◆ GIVEN REQUEST:
Tally the lines in the listing below that include "axes". Answer with the count and nothing more.

Records that describe objects

○ ○ ○ ○ ○ ○ ○

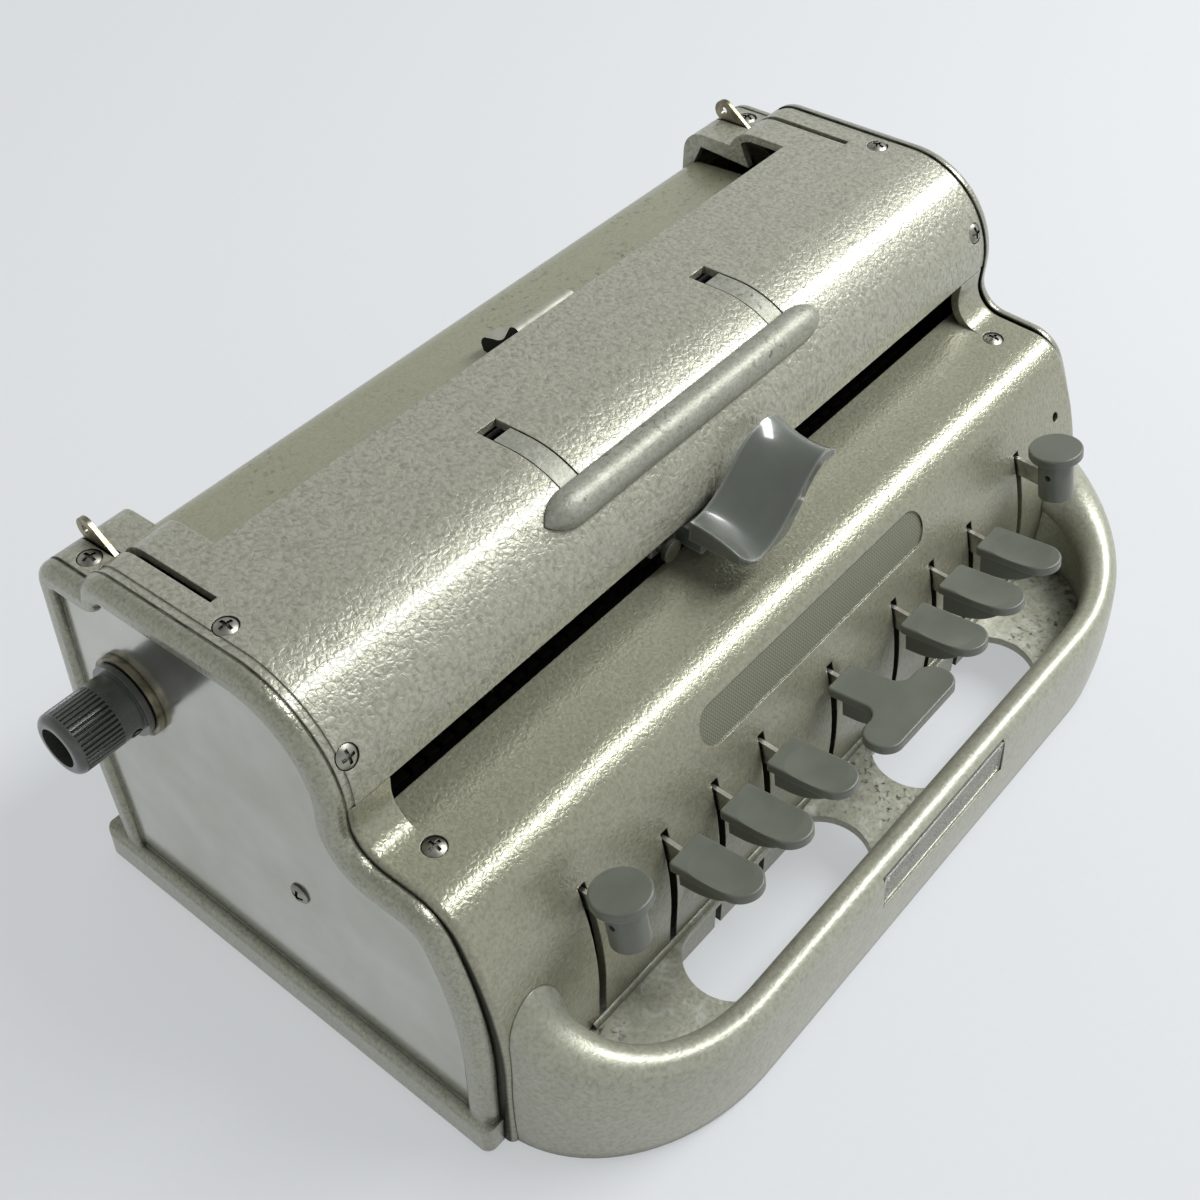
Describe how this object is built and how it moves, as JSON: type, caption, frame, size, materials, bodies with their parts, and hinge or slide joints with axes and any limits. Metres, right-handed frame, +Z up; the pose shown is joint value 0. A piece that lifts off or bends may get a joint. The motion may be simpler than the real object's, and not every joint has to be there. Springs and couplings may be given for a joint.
{
  "type": "manual braille writer",
  "caption": "Manual braille writer: cast casing with rolled handle tray, keys, paper drum with side knobs, sliding carriage with embossing head, folding reading rest.",
  "frame": {"origin": "under the middle of the machine, on the table", "axes": "+X to the typist's right along the drum, +Y to the rear, +Z up"},
  "size_m": [0.3916, 0.2255, 0.153],
  "materials": {
    "hammer_enamel": "hammertone champagne enamel on cast aluminium, semi-gloss",
    "tray_enamel": "olive champagne enamel on cast aluminium, semi-gloss, worn",
    "end_enamel": "smooth grey champagne enamel, glossy",
    "rear_enamel": "smooth khaki enamel, semi-gloss",
    "key_grey": "warm grey moulded plastic, semi-gloss",
    "knob_grey": "dark grey moulded plastic, semi-gloss",
    "bright_steel": "ground bright steel",
    "frame_steel": "blackened sheet steel",
    "drum_aluminium": "turned aluminium",
    "bush_bronze": "sintered bronze",
    "plate_tin": "bare etched aluminium plate",
    "foot_rubber": "black rubber"
  },
  "bodies": {
    "casing": {"front_panel": "hammer_enamel", "top_cover": "hammer_enamel", "left_rear_cap": "hammer_enamel", "right_rear_cap": "hammer_enamel", "left_end_plate": "end_enamel", "right_end_plate": "end_enamel", "rear_panel": "rear_enamel", "handle_tray": "tray_enamel", "data_plate": "plate_tin", "base_plate": "frame_steel", "rubber_feet": "foot_rubber", "casing_screws": "bright_steel", "left_side_frame": "frame_steel", "right_side_frame": "frame_steel", "front_rail": "bright_steel", "rear_rail": "bright_steel", "escapement_rack": "bright_steel", "margin_rack": "bright_steel", "key_shaft": "bright_steel", "spring_bar": "frame_steel", "key_return_springs": "bright_steel", "drum_bushings": "bush_bronze", "knob_washers": "bright_steel", "bell": "bright_steel", "mainspring_bracket": "frame_steel", "rest_hinge_pins": "bright_steel"},
    "mainspring_drum": {"mainspring_drum": "bright_steel"},
    "drum": {"paper_drum": "drum_aluminium", "drum_shaft": "bright_steel", "left_knob": "knob_grey", "right_knob": "knob_grey", "ratchet_wheel": "bright_steel"},
    "line_space_pawl": {"line_space_pawl": "bright_steel"},
    "carriage": {"carriage_body": "frame_steel", "embossing_head": "hammer_enamel", "carriage_pivot_screw": "bright_steel"},
    "carriage_lever": {"carriage_lever": "key_grey"},
    "reading_rest": {"reading_rest": "hammer_enamel"},
    "left_release_lever": {"left_release_lever": "bright_steel"},
    "right_release_lever": {"right_release_lever": "bright_steel"},
    "left_margin_stop": {"left_margin_stop": "bright_steel"},
    "right_margin_stop": {"right_margin_stop": "bright_steel"},
    "space_key": {"space_lever": "bright_steel", "space_key": "key_grey"},
    "line_space_key": {"line_space_lever": "bright_steel", "line_space_key": "key_grey"},
    "backspace_key": {"backspace_lever": "bright_steel", "backspace_key": "key_grey"},
    "dot_1_key": {"dot_1_lever": "bright_steel", "dot_1_key": "key_grey"},
    "dot_2_key": {"dot_2_lever": "bright_steel", "dot_2_key": "key_grey"},
    "dot_3_key": {"dot_3_lever": "bright_steel", "dot_3_key": "key_grey"},
    "dot_4_key": {"dot_4_lever": "bright_steel", "dot_4_key": "key_grey"},
    "dot_5_key": {"dot_5_lever": "bright_steel", "dot_5_key": "key_grey"},
    "dot_6_key": {"dot_6_lever": "bright_steel", "dot_6_key": "key_grey"}
  },
  "joints": [
    {"name": "drum_turn", "type": "hinge", "parent": "casing", "child": "drum", "pos_m": [0, 0.0753, 0.1051], "axis": [1, 0, 0], "continuous": true},
    {"name": "carriage_slide", "type": "slide", "parent": "casing", "child": "carriage", "axis": [1, 0, 0], "range_m": [-0.118, 0.118]},
    {"name": "carriage_lever_rock", "type": "hinge", "parent": "carriage", "child": "carriage_lever", "pos_m": [-0.023, -0.008, 0.1098], "axis": [0, 1, 0], "range_deg": [0, 7], "stiffness_Nm_per_rad": 0.25, "springref_deg": -6.88},
    {"name": "mainspring_turn", "type": "hinge", "parent": "casing", "child": "mainspring_drum", "pos_m": [-0.125, 0.06, 0.058], "axis": [0, 1, 0], "continuous": true},
    {"name": "reading_rest_fold", "type": "hinge", "parent": "casing", "child": "reading_rest", "pos_m": [0, 0.0315, 0.1475], "axis": [-1, 0, 0], "range_deg": [0, 105]},
    {"name": "left_release_turn", "type": "hinge", "parent": "casing", "child": "left_release_lever", "pos_m": [-0.15375, 0.0646, 0.1189], "axis": [1, 0, 0], "range_deg": [0, 58]},
    {"name": "right_release_turn", "type": "hinge", "parent": "casing", "child": "right_release_lever", "pos_m": [0.15375, 0.0646, 0.1189], "axis": [1, 0, 0], "range_deg": [0, 58]},
    {"name": "left_margin_slide", "type": "slide", "parent": "casing", "child": "left_margin_stop", "axis": [1, 0, 0], "range_m": [0, 0.105]},
    {"name": "right_margin_slide", "type": "slide", "parent": "casing", "child": "right_margin_stop", "axis": [1, 0, 0], "range_m": [-0.105, 0]},
    {"name": "space_press", "type": "hinge", "parent": "casing", "child": "space_key", "pos_m": [0, 0.014, 0.04], "axis": [1, 0, 0], "range_deg": [0, 6.5], "stiffness_Nm_per_rad": 0.3, "springref_deg": -11.46},
    {"name": "line_space_press", "type": "hinge", "parent": "casing", "child": "line_space_key", "pos_m": [0, 0.014, 0.04], "axis": [1, 0, 0], "range_deg": [0, 6.5], "stiffness_Nm_per_rad": 0.3, "springref_deg": -11.46},
    {"name": "backspace_press", "type": "hinge", "parent": "casing", "child": "backspace_key", "pos_m": [0, 0.014, 0.04], "axis": [1, 0, 0], "range_deg": [0, 6.5], "stiffness_Nm_per_rad": 0.3, "springref_deg": -11.46},
    {"name": "dot_1_press", "type": "hinge", "parent": "casing", "child": "dot_1_key", "pos_m": [0, 0.014, 0.04], "axis": [1, 0, 0], "range_deg": [0, 6.5], "stiffness_Nm_per_rad": 0.3, "springref_deg": -11.46},
    {"name": "dot_2_press", "type": "hinge", "parent": "casing", "child": "dot_2_key", "pos_m": [0, 0.014, 0.04], "axis": [1, 0, 0], "range_deg": [0, 6.5], "stiffness_Nm_per_rad": 0.3, "springref_deg": -11.46},
    {"name": "dot_3_press", "type": "hinge", "parent": "casing", "child": "dot_3_key", "pos_m": [0, 0.014, 0.04], "axis": [1, 0, 0], "range_deg": [0, 6.5], "stiffness_Nm_per_rad": 0.3, "springref_deg": -11.46},
    {"name": "dot_4_press", "type": "hinge", "parent": "casing", "child": "dot_4_key", "pos_m": [0, 0.014, 0.04], "axis": [1, 0, 0], "range_deg": [0, 6.5], "stiffness_Nm_per_rad": 0.3, "springref_deg": -11.46},
    {"name": "dot_5_press", "type": "hinge", "parent": "casing", "child": "dot_5_key", "pos_m": [0, 0.014, 0.04], "axis": [1, 0, 0], "range_deg": [0, 6.5], "stiffness_Nm_per_rad": 0.3, "springref_deg": -11.46},
    {"name": "dot_6_press", "type": "hinge", "parent": "casing", "child": "dot_6_key", "pos_m": [0, 0.014, 0.04], "axis": [1, 0, 0], "range_deg": [0, 6.5], "stiffness_Nm_per_rad": 0.3, "springref_deg": -11.46},
    {"name": "pawl_lift", "type": "hinge", "parent": "casing", "child": "line_space_pawl", "pos_m": [-0.1443, 0.04, 0.1051], "axis": [1, 0, 0], "range_deg": [0, 8]}
  ],
  "couplings": [
    {"joint": "mainspring_turn", "follows": "carriage_slide", "rad_per_m": 60.6},
    {"joint": "pawl_lift", "follows": "line_space_press", "ratio": 1.2}
  ]
}
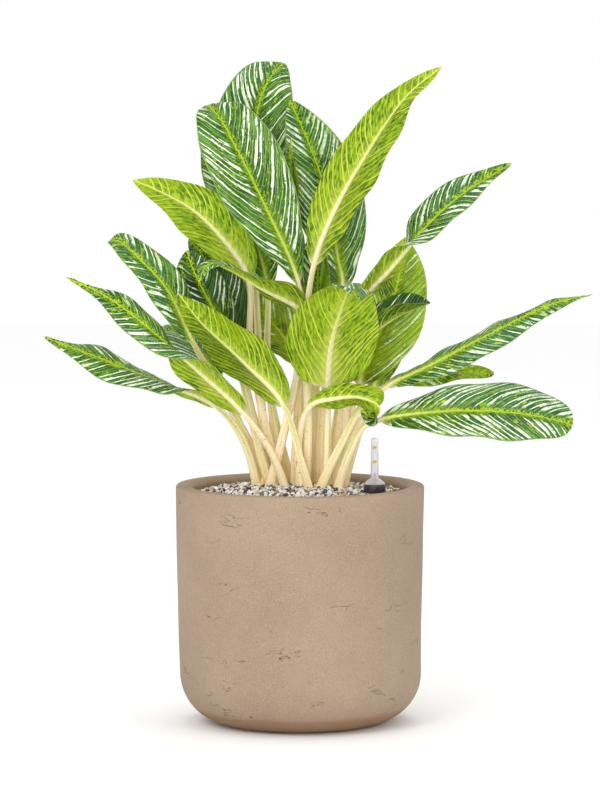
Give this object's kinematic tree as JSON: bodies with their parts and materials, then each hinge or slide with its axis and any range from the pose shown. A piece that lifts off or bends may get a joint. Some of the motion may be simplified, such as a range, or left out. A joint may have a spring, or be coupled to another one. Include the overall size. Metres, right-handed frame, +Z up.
{
  "type": "potted chinese evergreen",
  "caption": "Chinese evergreen with long feathered green leaves on pale stalks, in a round fibre-concrete pot of granulate with a sliding-float water level indicator.",
  "frame": {"origin": "middle of the pot's underside", "axes": "+Z up along the pot's axis, -Y towards the front, +X to the right seen from the front"},
  "size_m": [0.546, 0.355, 0.6623],
  "materials": {
    "pot_concrete": "matte, sandy, with small pits",
    "granulate": "matte loose pebbles, white, pale blue, cream and dark brown",
    "roots": "matte, fibrous",
    "leaf": "living leaf: satin above, dull below, dark green with lime middle and white streaks, cream stalk",
    "black_plastic": "matte",
    "clear_plastic": "clear, glossy",
    "white_foam": "matte",
    "red_plastic": "glossy"
  },
  "bodies": {
    "planter": {"granulate_bed": "granulate", "granulate_top": "granulate", "indicator_dome": "clear_plastic", "indicator_sleeve": "black_plastic", "leaf_back_centre": "leaf", "leaf_back_small": "leaf", "leaf_crown_back": "leaf", "leaf_front_ring": "leaf", "leaf_front_round": "leaf", "leaf_front_tall": "leaf", "leaf_left_behind": "leaf", "leaf_left_far": "leaf", "leaf_left_hook": "leaf", "leaf_left_inner": "leaf", "leaf_left_long": "leaf", "leaf_left_low": "leaf", "leaf_left_lowest": "leaf", "leaf_left_middle": "leaf", "leaf_left_raised": "leaf", "leaf_new_spear": "leaf", "leaf_rear_far_left": "leaf", "leaf_rear_far_right": "leaf", "leaf_rear_left": "leaf", "leaf_rear_middle": "leaf", "leaf_rear_right": "leaf", "leaf_right_back": "leaf", "leaf_right_beneath": "leaf", "leaf_right_broad": "leaf", "leaf_right_curl": "leaf", "leaf_right_far": "leaf", "leaf_right_long": "leaf", "leaf_right_low": "leaf", "leaf_right_tall": "leaf", "leaf_small_spear": "leaf", "new_shoot": "leaf", "pot": "pot_concrete", "root_ball": "roots"},
    "float": {"indicator_float": "white_foam", "indicator_needle": "red_plastic"}
  },
  "joints": [
    {"name": "float_slide", "type": "slide", "parent": "planter", "child": "float", "axis": [0, 0, 1], "range_m": [0, 0.026]}
  ]
}
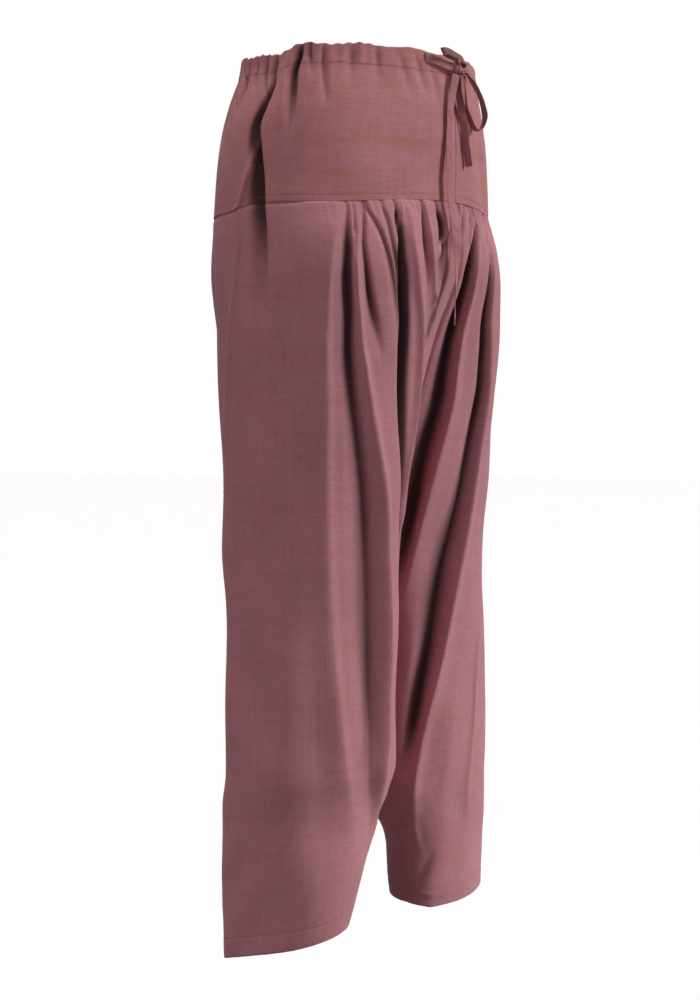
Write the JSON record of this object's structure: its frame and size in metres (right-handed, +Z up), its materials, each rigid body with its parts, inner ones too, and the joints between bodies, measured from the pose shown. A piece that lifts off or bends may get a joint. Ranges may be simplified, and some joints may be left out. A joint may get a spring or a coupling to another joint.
{
  "type": "drawstring trousers",
  "caption": "Wide low-crotched trousers with a fitted hip yoke, front pleats under the yoke and a tie tape at the waist, filled out as when worn.",
  "frame": {"origin": "middle of the waist opening, level with its top edge, where the wearer's waist holds the trousers up", "axes": "+Z up, front faces -Y, wearer's right is -X"},
  "size_m": [0.4121, 0.295, 1.0244],
  "materials": {
    "yoke_cloth": "matt hand-woven cotton, slubs running round",
    "leg_cloth": "matt hand-woven cotton, slubs and bars running across",
    "drawstring_tape": "flat tape of the same cotton"
  },
  "bodies": {
    "root": {"yoke_right": "yoke_cloth", "yoke_left": "yoke_cloth", "leg_right": "leg_cloth", "leg_left": "leg_cloth", "tape_right": "drawstring_tape", "tape_left": "drawstring_tape", "bow_knot": "drawstring_tape", "bow_loop_upper": "drawstring_tape", "bow_loop_side": "drawstring_tape", "tail_short": "drawstring_tape", "tail_long": "drawstring_tape"}
  },
  "joints": []
}
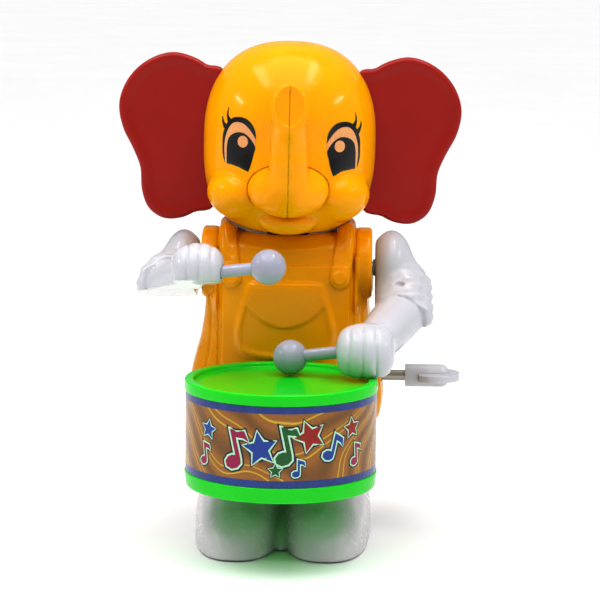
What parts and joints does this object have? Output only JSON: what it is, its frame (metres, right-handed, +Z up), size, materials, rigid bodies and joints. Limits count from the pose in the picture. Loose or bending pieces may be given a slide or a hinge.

○ ○ ○ ○ ○ ○ ○

◆ ANSWER TO THE EXERCISE:
4